Brass, Orchestra, Szene, Wood | Von Klaus Härtel

Zuhören! Helmut Eisel über Musik und Gesellschaft

Seit nunmehr fünf Jahren veranstaltet der Klarinettist Helmut Eisel das Festival »Clarinet & Friends« im thüringischen Mühlhausen. »Festival im Dialog« lautet der Untertitel. Miteinander reden, einander zuhören – das sind die großen Themen, die Helmut Eisel bewegen. In der Musik wie im gesellschaftlichen Zusammenleben.

Herr Eisel, beim kommenden Festival »Clarinet & Friends« in Mühlhausen lautet der Titel eines Workshops »Basics der Klezmer-Improvisation – Basics unserer Gesellschaft«. Wo sind denn da die Gemeinsamkeiten?

Bei beiden Aspekten steht die Frage im Vordergrund: »Wie funktioniert so etwas?« Eine Gesellschaft braucht Regeln, die es einzuhalten gilt. Eine Gesellschaft braucht aber auch die Freiheit für jeden Einzelnen. Das ist natürlich in verschiedenen Gesellschaften auch sehr unterschiedlich. 

Jede Gesellschaft braucht ein gesundes Maß an Regeln, an die ich mich tunlichst halten sollte. Aber es braucht auch einen gewissen Freiheitsgrad, der mich merken lässt, dass die Zeit gekommen ist, aktiv zu werden. 

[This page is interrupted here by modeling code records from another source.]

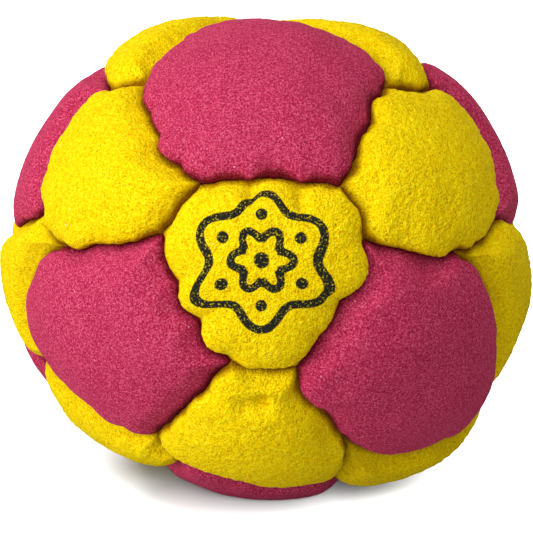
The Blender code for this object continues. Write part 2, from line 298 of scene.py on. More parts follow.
# %% Bend the seams that the photograph shows bent
# Where the middle of each such seam is seen, between its two corners
SEAM_MIDDLE_PIXELS = {
    (("top", "left"), ("top", "far_left")): (160, 133),
    (("top", "left"), ("top", "right")): (270, 176),
    (("top", "right"), ("top", "far_right")): (368, 134),
    (("left", "top"), ("left", "right")): (187, 299),
    (("right", "top"), ("right", "left")): (337, 302),
    (("left", "far_left"), ("left", "low_left")): (32, 299),
    (("left", "low_left"), ("left", "bottom")): (99, 406),
    (("right", "far_right"), ("right", "low_right")): (491, 322),
    (("right", "bottom"), ("right", "low_right")): (417, 444),
    (("far_left", "top"), ("far_left", "left")): (63, 146),
    (("far_right", "top"), ("far_right", "right")): (478, 145),
    (("top", "far_left"), ("top", "crown")): (178, 50),
    (("top", "far_right"), ("top", "crown")): (353, 50),
    (("bottom", "left"), ("bottom", "right")): (262, 479),
}
SEAM_MIDDLES = {frozenset(ends): seen_at(pixel) for ends, pixel in SEAM_MIDDLE_PIXELS.items()}


def seam_directions(start, end, shares):
    """Directions along the seam from one corner to another: an arc, plus a parabola where it bends."""
    first, last = sorted((start, end))
    shares = np.asarray(shares)[..., None]
    shares = shares if first == start else 1 - shares
    along = unit(CORNERS[first] * (1 - shares) + CORNERS[last] * shares)
    if frozenset((start, end)) in SEAM_MIDDLES:
        bow = SEAM_MIDDLES[frozenset((start, end))] - unit(CORNERS[first] + CORNERS[last])
        along = unit(along + bow * 4 * shares * (1 - shares))
    return along


# %% List the panels
Panel = namedtuple("Panel", "name cloth around corners")


def in_turn(corners):
    """Corners in order round their middle, anticlockwise as seen from outside."""
    middle = unit(sum(CORNERS[corner] for corner in corners))
    first_axis = unit(np.cross(middle, CORNERS[corners[0]]))
    second_axis = np.cross(middle, first_axis)

    def turn(corner):
        return math.atan2(CORNERS[corner] @ second_axis, CORNERS[corner] @ first_axis)

    return sorted(corners, key=turn)


def list_panels():
    """A pentagon lies round one pentagon's direction, and a hexagon among three that are neighbours."""
    found = []
    for number, name in enumerate(PENTAGONS, 1):
        corners = in_turn([corner for corner in CORNERS if corner[0] == name])
        found.append(Panel(f"pink_pentagon_{number:02d}", "pink", (name,), corners))
    number = 0
    for trio in itertools.combinations(PENTAGONS, 3):
        if all(are_neighbours(*pair) for pair in itertools.combinations(trio, 2)):
            number += 1
            corners = in_turn(list(itertools.permutations(trio, 2)))
            found.append(Panel(f"yellow_hexagon_{number:02d}", "yellow", trio, corners))
    return found


PANELS = list_panels()
FRONT_PANEL = "yellow_hexagon_01"
print(len(PANELS), "panels")

# %% [markdown]
# ## The sewn seams
#
# Two panels are laid face to face, sewn a little in from their edges and opened out, so the seam
# is a crease with cloth rolling over into it from both sides. Where the thread is tight it pulls
# at the cloth. Between such places the cloth stays full, which gives the edge its scallops and
# sends short puckers into the panel. One side of a seam usually stands over the other. For the
# seams in the photograph a table names both panels by the pentagons round them. It says which
# stands over the other and by how much, how far the scallops reach, and where along the seam they
# begin. The hidden seams are drawn by lot.

# %% Sew the seams
SEAM_DEPTH = 1.7 * MM
SEAM_STEPS = 32
STITCH_SPACING = 2.9 * MM
STITCH_JITTER_SHARE = 0.35
FULLNESS_SHARES = (0.25, 1.1)
SEAM_END_FADE = 1.3 * MM
HIDDEN_OVERHANG = 0.70 * MM
HIDDEN_SCALLOP = 0.80 * MM
# Each stitch has its place along the seam and how full the cloth is from there to the next
Sewn = namedtuple("Sewn", "over under overhang scallop stitches_shares", defaults=[()])
SEWN_SEAMS = (
    ("top", "top left right", 1.50 * MM, -1.80 * MM, ((0.0, 0.8), (0.37, 1.0), (0.70, 0.85))),
    ("top", "top left far_left", 0.60 * MM, 1.10 * MM,
     ((0.0, 0.4), (0.14, 0.5), (0.36, 0.2), (0.56, 1.3), (0.82, 0.5))),
    ("top right far_right", "top", 0.30 * MM, 1.20 * MM,
     ((0.0, 0.2), (0.10, 1.2), (0.43, 0.8), (0.76, -0.8))),
    ("top left right", "top left far_left", 0.20 * MM, 0.10 * MM),
    ("top left right", "top right far_right", 0.60 * MM, 0.40 * MM, ((0.0, 1.0),)),
    ("top left right", "left", 0.45 * MM, 1.50 * MM, ((0.0, 1.1), (0.37, 1.0), (0.66, 0.5))),
    ("top left right", "right", 0.80 * MM, 1.40 * MM, ((0.0, 0.25), (0.27, 0.25), (0.53, 1.5))),
    ("top left right", "left right bottom", 0.90 * MM, 0.30 * MM),
    ("top left far_left", "left", 1.25 * MM, 0.55 * MM, ((0.0, 0.6), (0.42, 0.9), (0.79, -0.8))),
    ("top right far_right", "right", 1.40 * MM, 0.60 * MM, ((0.0, 0.5), (0.10, 1.3), (0.66, 0.3))),
    ("left", "left far_left low_left", 0.90 * MM, 0.20 * MM, ((0.0, 0.6), (0.30, 0.8), (0.72, 0.5))),
    ("left", "left bottom low_left", 0.60 * MM, 0.80 * MM,
     ((0.0, 0.9), (0.21, 0.8), (0.47, 0.5), (0.75, 0.3))),
    ("left right bottom", "left", 0.60 * MM, 0.60 * MM,
     ((0.0, 0.6), (0.22, 0.6), (0.45, 0.9), (0.74, 0.9))),
    ("right", "right far_right low_right", 1.00 * MM, 0.30 * MM, ((0.0, 0.8), (0.25, 0.5), (0.62, 0.6))),
    ("right", "right bottom low_right", 0.80 * MM, 1.10 * MM,
     ((0.0, 0.3), (0.10, 0.9), (0.63, 1.1), (0.94, 0.2))),
    ("right", "left right bottom", 0.50 * MM, 1.60 * MM, ((0.0, 0.2), (0.22, -0.2), (0.50, 1.1))),
    ("top", "top far_left crown", 0.80 * MM, 0.40 * MM),
    ("top", "top far_right crown", 0.80 * MM, 0.50 * MM),
    ("top left far_left", "far_left", 0.70 * MM, 0.60 * MM,
     ((0.0, 1.0), (0.28, 0.7), (0.60, 0.6), (0.82, 0.8))),
    ("top right far_right", "far_right", 0.80 * MM, 0.50 * MM),
    ("bottom", "left right bottom", 0.40 * MM, -1.00 * MM, ((0.0, -0.5), (0.35, 1.2), (0.82, -0.2))),
    ("left bottom low_left", "bottom", 0.70 * MM, 0.40 * MM),
    ("right bottom low_right", "bottom", 0.70 * MM, 0.40 * MM),
    ("left right bottom", "right bottom low_right", 1.00 * MM, 0.40 * MM),
)
SEWN_BETWEEN = {frozenset((frozenset(sewn.over.split()), frozenset(sewn.under.split()))): sewn
                for sewn in (Sewn(*row) for row in SEWN_SEAMS)}


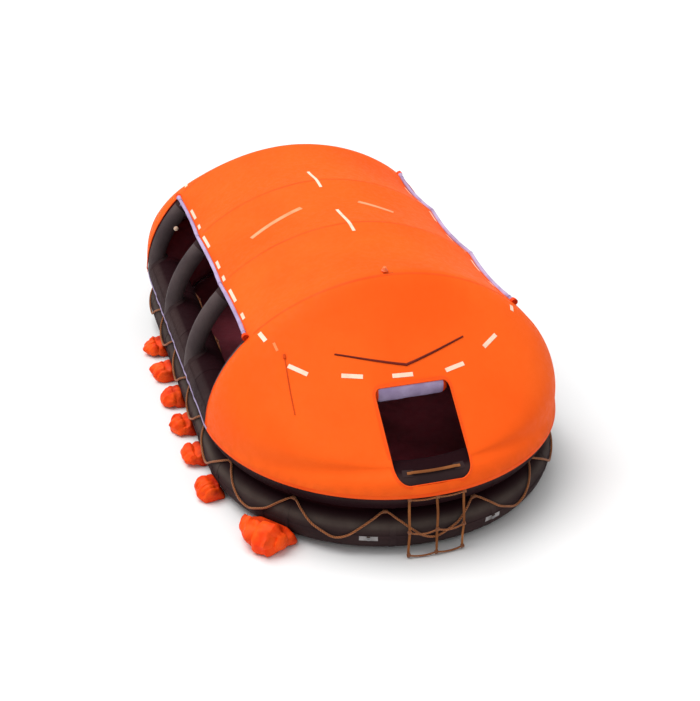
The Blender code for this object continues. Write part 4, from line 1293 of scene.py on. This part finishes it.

Das ist in der Musik ähnlich. Musiker machen eine musikalische Grundausbildung. Die haben ihre Noten, gegenüber steht der Dirigent, und in diesen Bahnen können sie sich ganz gut bewegen. Und dann kommen sie an einen Punkt, an dem sie »etwas Eigenes« machen sollen… Ich kenne das aus meiner früheren Zeit als Unternehmensberater. Es hieß dann immer: »Um Gottes Willen – jetzt müssen wir improvisieren.«

Wir haben heute Situationen, in denen bedrohliche Dinge passieren. Die Gesellschaft steht drum herum und wird nicht initiativ, weil keiner sagt, wo es lang geht! Wir haben nicht gelernt, spontane Reaktionen gut zu finden. Das war im Wilden Westen anders (lacht). 

Ich denke, mit der Musik haben wir eine große Basis, um gemeinsam Dinge zu schaffen. Zusammen Musik machen ist toll. Wir müssen hier einerseits lernen, Regeln zu beachten. Wir brauchen aber andererseits auch den anderen Aspekt. Der einzelne Musiker will sich zeigen können, er will improvisieren und dialogisieren. 

Wir können viele solche Elemente einfügen, ohne das Ganze zu zerstören. Der Musiker möchte ein gesundes Maß an Freiheit, möchte seine Individualität ausleben. Er möchte aber trotzdem ein Regelwerk, das ihm garantiert, dass es schön klingt. Und das ist für die Gesellschaft eins zu eins zu übernehmen.

Ist das aber – in der Musik wie in der Gesellschaft – auch eine Typfrage? Es gibt nun einmal Menschen, die mehr im Vordergrund stehen wollen als andere…

Das ist völlig klar. Und auch absolut in Ordnung. Es wäre ja furchtbar, wenn wir alle gleich wären. Beim Musiker sieht man das schon bei der Instrumentenwahl. Jemand, der sich permanent darstellen möchte, wird vermutlich nicht zum Kontrabass greifen. 

Natürlich kann der das auch. Ich habe viele Bands mit tollen Bassisten. Die haben dann am Abend ein Solo. Das funktioniert, aber niemand würde einen Kontrabassisten mitnehmen, der nicht auch ein guter Begleiter ist.